17. It may, however, be pertinent at this stage to mention that the legal position in regard to remission or cessation of liability emerging from the decision of the Supreme Court set out above has undergone a change by the insertion of the following Explanation to Section 41(1) of the Act by the Finance (No. 2) Act, 1996, with effect from April 1, 1997 :

'Explanation--For the purposes of this sub-section, the expression 'loss or expenditure or some benefit in respect of any such trading liability by way of remission or cessation thereof shall include the remission orcessation of any liability by a unilateral act by the first mentioned person under clause (a) or the successor in business under clause (b) of that subsection by way of writing off such liability in his accounts.'

(emphasis1 supplied)

18. The effect of the insertion of the above Explanation is that for the assessment year 1997-98 and subsequent years, the expression 'loss or expenditure or some benefit in respect of any such trading liability by way of remission or cessation thereof' in Section 41(1) of the Act would include the remission or cessation of any liability by any unilateral act of the asses-see. In view of the above amendment, the decision of the Supreme Court in CIT v. Sugauli Sugar Works (P.) Ltd. : [1999]236ITR518(SC) would not be applicable to assessment for the assessment year 1997-98 and subsequent years.
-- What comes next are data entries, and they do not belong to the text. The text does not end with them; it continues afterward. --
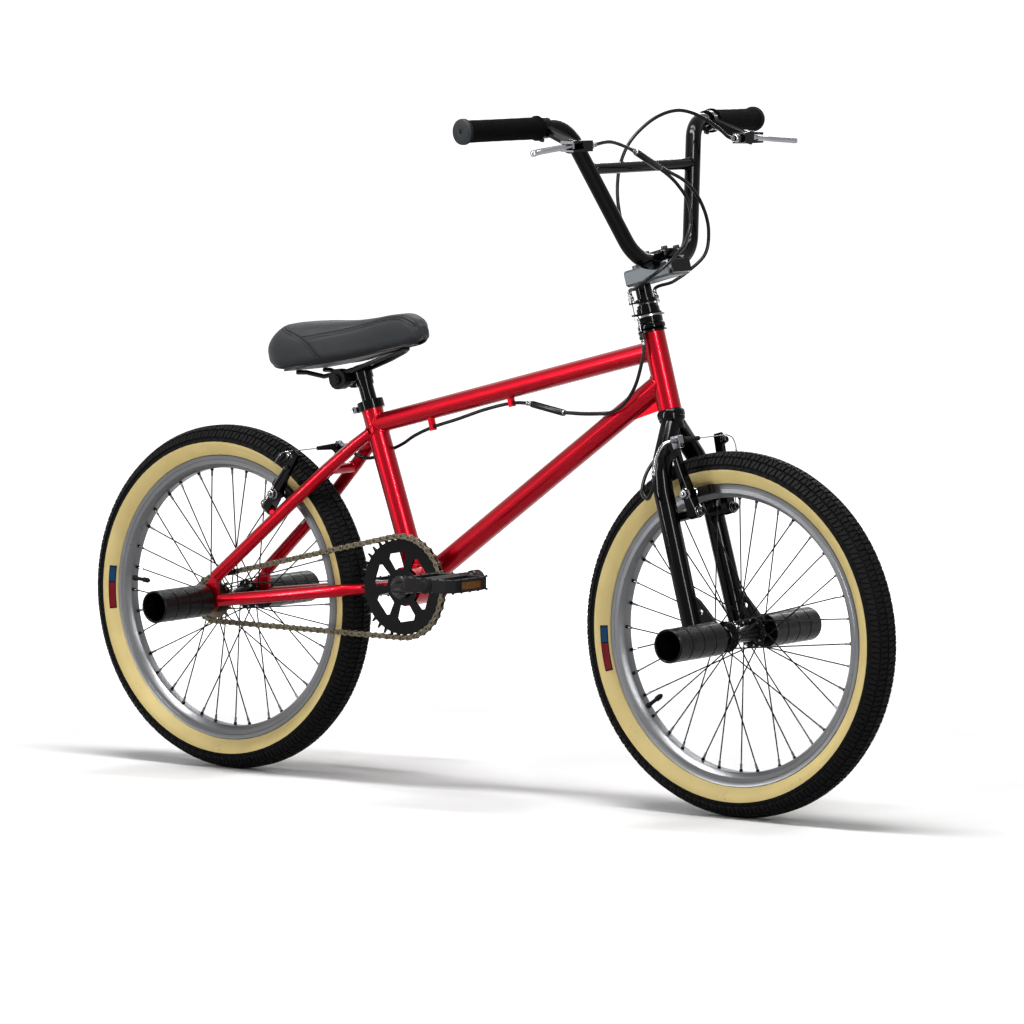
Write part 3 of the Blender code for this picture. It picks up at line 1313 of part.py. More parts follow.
def brake_wire(pivot_of, up, out, noodle_sign):
    """Across the brake: the noodle's tip, the boot and the bare wire to the other arm."""
    height, ahead = CABLE_ON_ARM
    aside = BRAKE_PIVOT_SIDE + BRAKE_ARM_LEAN
    middle = pivot_of(1) - BRAKE_PIVOT_SIDE * SIDE + height * up + ahead * out
    tip = middle + noodle_sign * (aside + 0.0042) * SIDE
    inside = middle + noodle_sign * (aside - 0.0125) * SIDE
    boot_end = middle + noodle_sign * 0.006 * SIDE
    wire_end = middle - noodle_sign * (aside + 0.007) * SIDE
    return tip, inside, boot_end, wire_end


front_tip, front_inside, front_boot, front_wire_end = brake_wire(front_pivot, HEAD_UP, HEAD_FORWARD, -1)
rear_tip, rear_inside, rear_boot, rear_wire_end = brake_wire(rear_pivot, REAR_BRAKE_UP, REAR_BRAKE_OUT, 1)

# Front cable: left lever, over the bars, down through the hollow stem bolt and out below the crown
front_cable_out = lever_spot(LEVER_HOUSING, 1) - 0.0343 * SIDE
front_run = [
    front_cable_out, front_cable_out + Vector((-0.0005, -0.0097, 0.0015)),
    front_cable_out + Vector((-0.008, -0.0237, 0.014)), (0.312, 0.112, 0.708), (0.302, 0.081, 0.716),
    (0.294, 0.0445, 0.710), (0.286, 0.013, 0.693), (0.280, -0.012, 0.670), (0.276, -0.025, 0.643),
    (0.274, -0.029, 0.609), (0.276, -0.026, 0.574), (0.2805, -0.015, 0.540),
    head_point(BAR_CENTRE_ALONG + 0.018), head_point(BAR_CENTRE_ALONG), head_point(QUILL_END),
    head_point(FORK_CROWN_TOP - 0.008),
    head_point(0.283, -0.005, -0.002), head_point(0.271, -0.018, -0.012), head_point(0.257, -0.027, -0.031),
    head_point(0.236, -0.029, -0.055), head_point(0.215, -0.022, -0.075), head_point(0.207, -0.007, -0.085),
    head_point(0.218, 0.007, -0.089), head_point(0.243, 0.015, -0.087),
]
front_noodle = [
    head_point(0.243, 0.015, -0.087), head_point(0.262, 0.024, -0.084), head_point(0.275, 0.035, -0.076),
    front_tip - 0.008 * SIDE, front_tip,
]
front_brake_cable = cable_route(
    "front_brake_cable",
    [
        (front_run, CABLE_RADIUS), (front_noodle, CABLE_RADIUS + 0.0002), ([front_tip, front_inside], WIRE_RADIUS),
        ([front_inside, front_boot], BOOT_RADIUS), ([front_boot, front_wire_end], WIRE_RADIUS),
    ],
)

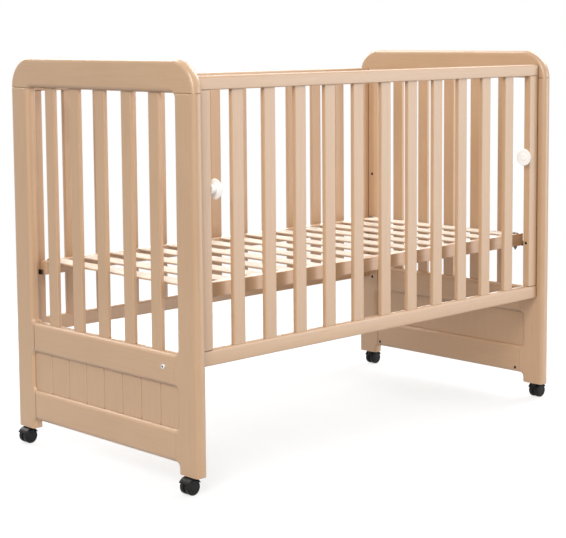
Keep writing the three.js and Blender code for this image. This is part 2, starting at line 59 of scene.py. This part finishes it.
class Shader:
    """A short way to build a node tree around one Principled shader."""

    def __init__(self, name):
        self.material = bpy.data.materials.new(name)
        self.material.use_nodes = True
        self.nodes = self.material.node_tree.nodes
        self.links = self.material.node_tree.links
        self.main = self.nodes["Principled BSDF"]
        self.texture = self.nodes.new("ShaderNodeTexCoord")

    def add(self, kind, **settings):
        """A new node with some of its settings given."""
        node = self.nodes.new(kind)
        for key, value in settings.items():
            setattr(node, key, value)
        return node

    def feed(self, value, socket):
        """Links another node's output, or sets a plain number or colour on the socket."""
        if hasattr(value, "is_linked"):
            self.links.new(value, socket)
        else:
            socket.default_value = value

    def space(self, scale=EVEN):
        """Object coordinates, stretched by a scale along each axis."""
        mapping = self.add("ShaderNodeMapping")
        mapping.inputs["Scale"].default_value = scale
        self.feed(self.texture.outputs["Object"], mapping.inputs["Vector"])
        return mapping.outputs["Vector"]

    def split(self, vector):
        """The X, Y and Z of a vector, by name."""
        node = self.add("ShaderNodeSeparateXYZ")
        self.feed(vector, node.inputs["Vector"])
        return node.outputs

    def noise(self, vector, scale, detail=4.0, roughness=0.5, distortion=0.0):
        node = self.add("ShaderNodeTexNoise")
        node.inputs["Scale"].default_value = scale
        node.inputs["Detail"].default_value = detail
        node.inputs["Roughness"].default_value = roughness
        node.inputs["Distortion"].default_value = distortion
        self.feed(vector, node.inputs["Vector"])
        return node.outputs["Fac"]

    def ramp(self, factor, stops):
        """A colour that runs through the stops, each a position and a colour."""
        node = self.add("ShaderNodeValToRGB")
        elements = node.color_ramp.elements
        for element, (position, colour) in zip(elements, (stops[0], stops[-1])):
            element.position = position
            element.color = colour
        for position, colour in stops[1:-1]:
            element = elements.new(position)
            element.color = colour
        self.feed(factor, node.inputs["Fac"])
        return node.outputs["Color"]

    def mix(self, factor, first, second):
        node = self.add("ShaderNodeMix", data_type="RGBA")
        sockets = [s for s in node.inputs if s.enabled]
        for socket, value in zip(sockets, (factor, first, second)):
            self.feed(value, socket)
        return next(s for s in node.outputs if s.enabled)

    def spread(self, factor, low, high, start=0.0, end=1.0):
        """Turns start to end into low to high."""
        node = self.add("ShaderNodeMapRange")
        node.inputs["From Min"].default_value = start
        node.inputs["From Max"].default_value = end
        node.inputs["To Min"].default_value = low
        node.inputs["To Max"].default_value = high
        self.feed(factor, node.inputs["Value"])
        return node.outputs["Result"]

    def bump(self, height, strength, distance):
        node = self.add("ShaderNodeBump")
        node.inputs["Strength"].default_value = strength
        node.inputs["Distance"].default_value = distance
        self.feed(height, node.inputs["Height"])
        return node.outputs["Normal"]

    def crevice(self, reach):
        """Ambient occlusion: one in the open, falling towards nought in a narrow joint or groove; the
        mask for painted shade.
        """
        node = self.add("ShaderNodeAmbientOcclusion", samples=CREVICE_SAMPLES)
        node.inputs["Distance"].default_value = reach
        return node.outputs["AO"]


def grain_scale(axis, along, across):
    """A stretch for grain that runs along one axis."""
    return tuple(along if i == axis else across for i in range(3))


# Beige satin lacquer over close-grained hardwood
LACQUER = srgb(190, 154, 119)
LACQUER_DEEP = srgb(181, 144, 109)
LACQUER_PALE = srgb(198, 163, 129)
# Painted shade: the dark colour the lacquer takes in narrow joints and grooves, where ambient occlusion
# finds them
LACQUER_PAINTED_SHADE = srgb(112, 78, 54)
LACQUER_FIBRES = [(0.34, LACQUER_DEEP), (0.52, LACQUER), (0.7, LACQUER_PALE)]
LACQUER_CLOUDS = [(0.3, LACQUER_DEEP), (0.7, LACQUER_PALE)]
LACQUER_ALONG = 2.0
LACQUER_ACROSS = 46.0
LACQUER_CLOUD_SCALE = 7.0
LACQUER_SPECK_SCALE = 420.0
LACQUER_FIBRE_SHARE = 0.4
LACQUER_CLOUD_SHARE = 0.22
LACQUER_SPECK_SHARE = 0.35
LACQUER_SMOOTHEST = 0.36
LACQUER_ROUGHEST = 0.5
LACQUER_RELIEF = 0.16
LACQUER_RELIEF_HEIGHT = 0.0006
LACQUER_SPECULAR = 0.7
COAT_WEIGHT = 0.35
COAT_ROUGHNESS = 0.28
CREVICE_REACH = 0.007
CREVICE_DARK = 0.25
CREVICE_OPEN = 0.72


def lacquered_wood(name, axis):
    """Lacquered wood whose grain runs along the axis, with painted shade darkening it in its joints and
    grooves.
    """
    shader = Shader(name)
    fibre_space = shader.space(grain_scale(axis, LACQUER_ALONG, LACQUER_ACROSS))
    even_space = shader.space()
    fibres = shader.noise(fibre_space, FIBRE_SCALE, detail=7.0, roughness=0.62, distortion=0.35)
    clouds = shader.noise(even_space, LACQUER_CLOUD_SCALE, detail=3.0)
    specks = shader.noise(even_space, LACQUER_SPECK_SCALE, detail=2.0)
    tone = shader.mix(LACQUER_FIBRE_SHARE, LACQUER, shader.ramp(fibres, LACQUER_FIBRES))
    tone = shader.mix(LACQUER_CLOUD_SHARE, tone, shader.ramp(clouds, LACQUER_CLOUDS))
    # Painted shade in joints and grooves, led by ambient occlusion
    openness = shader.crevice(CREVICE_REACH)
    joint_shade = shader.spread(openness, 1.0, 0.0, start=CREVICE_DARK, end=CREVICE_OPEN)
    tone = shader.mix(joint_shade, tone, LACQUER_PAINTED_SHADE)
    roughness = shader.spread(clouds, LACQUER_SMOOTHEST, LACQUER_ROUGHEST)
    relief = shader.mix(LACQUER_SPECK_SHARE, fibres, specks)
    normal = shader.bump(relief, LACQUER_RELIEF, LACQUER_RELIEF_HEIGHT)
    shader.feed(tone, shader.main.inputs["Base Color"])
    shader.feed(roughness, shader.main.inputs["Roughness"])
    shader.feed(normal, shader.main.inputs["Normal"])
    shader.main.inputs["Specular IOR Level"].default_value = LACQUER_SPECULAR
    shader.main.inputs["Coat Weight"].default_value = COAT_WEIGHT
    shader.main.inputs["Coat Roughness"].default_value = COAT_ROUGHNESS
    return shader.material


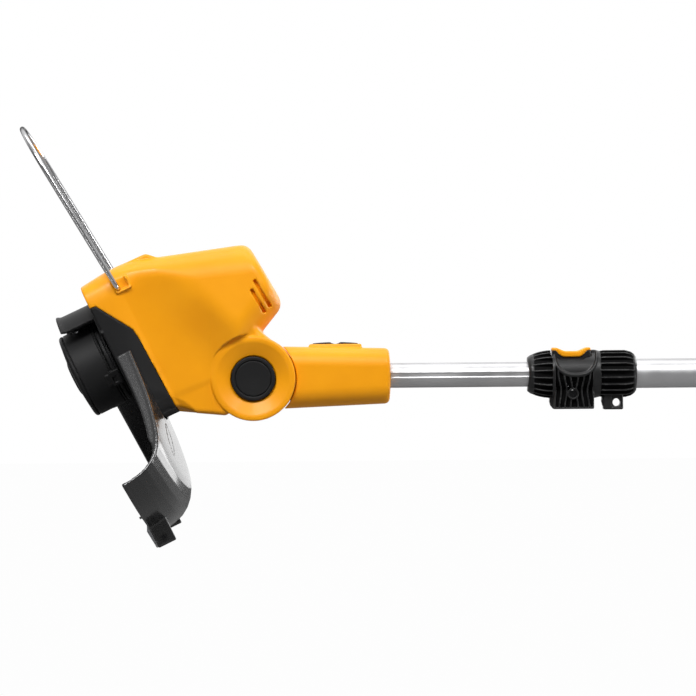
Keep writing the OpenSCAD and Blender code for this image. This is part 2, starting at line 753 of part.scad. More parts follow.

19. In view of the foregoing discussion, we are of the clear opinion that, on the facts and in the circumstances of the case, the Tribunal was right in holding that no part of the sum of Rs. 41,453 was chargeable to tax under Section 41(l)(a) of the Income-tax Act, 1961.

20. The question referred to us is, therefore, answered in the affirmative, i.e., in favour of the assessee and against the Revenue.

21. The reference is disposed of accordingly with no order as to costs.